Pada umumnya survei menggunakan sampel berupa individu dalam populasi, sementara Quick Count memakai basis sampel pada Tempat Pemungutan Suara. Bila demikian, apakah survei, mampu menghadirkan aspek prediktif secara presisi? Tentu sangat bergantung pada metodologi penentuan sampling yang dipakai dalam upaya mewakili perilaku populasi keseluruhan. Hal tersebut dalam kalkulasi statistik diakumulasi menjadi margin error, dan kondisi ini memungkinkan terjadinya perbedaan hasil antar lembaga survei.

Dengan menggunakan metodologi statistik yang ketat, maka kalkulasi berbasis sampel ini dapat memberi ilustrasi hasil secara representatif. Secara sederhana, survei itu layaknya upaya untuk mengetahui bahwa air laut itu asin hanya memerlukan uji sampel air satu sendok, ketimbang meminum air laut segalon. Tapi harus dipahami bahwa survei bukan hanya soal Quick Count, hari-hari ini kita sering mendengar istilah survei popularitas, akseptibilitas hingga elektibilitas tokoh-tokoh politik yang diprediksi akan mencalonkan diri.

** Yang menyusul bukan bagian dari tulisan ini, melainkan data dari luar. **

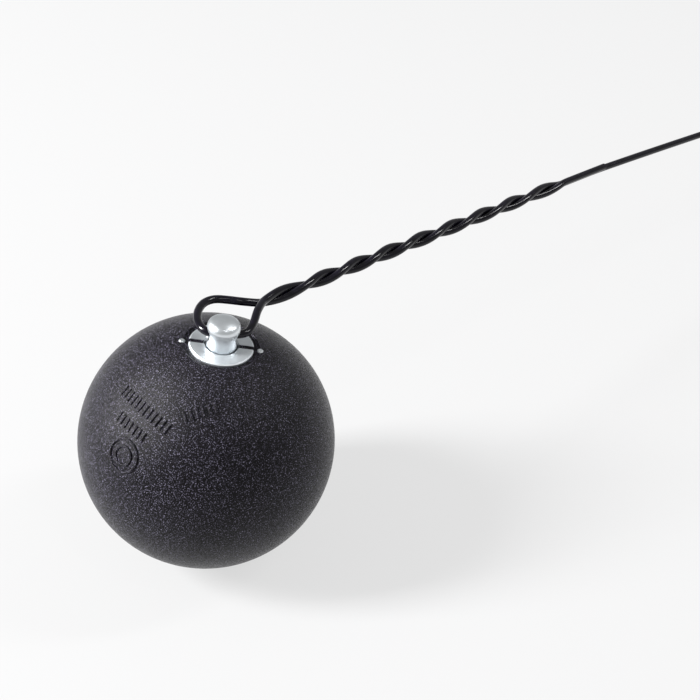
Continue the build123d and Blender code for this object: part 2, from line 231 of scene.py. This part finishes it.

Basis sampling jenis survei yang terakhir adalah individu dalam populasi, dan sekalilagi penentuan sampel menjadi penentu validitas hasil survei. Sebagaimana metode ilmiah, maka hasil hitung statistik hanya akan menyodorkan angka sebagai data, hal ini yang akan kemudian diberi bobot informasi sehingga kemudian akan diperbincangkan interpretasi dari hasil survei tersebut.

Apakah keterhubungan survei dan dukun? Dalam era modern, survei kerap dianggap sebagai dukun ilmiah, karena kemampuannya untuk meramalkan sebuah hasil dari suatu kegiatan tertentu. Tetapi perlu diingat, bahwa survei akan terkait dengan upaya pembentukan opini publik. Dan gagasan ide dalam pembentukan opini publik inilah yang kemudian digaungkan, dengan legitimasi hasil survei.

Kita sebagai bagian dari publik tentu perlu memiliki kecerdasan untuk membaca arah opini yang berkembang, karena memang ada kemungkinan keterlibatan kepentingan tertentu disana. 

Bisa jadi lembaga survei tidak lepas dari keterkaitan kepentingan tertentu, mulai dari pendirian lembaganya, hingga aspek pendanaan kegiatan survei, hingga hal itu bisa mendorong penggunaan metodologi yang akan memberikan hasil sesuai dengan kepentingan yang dimaksud.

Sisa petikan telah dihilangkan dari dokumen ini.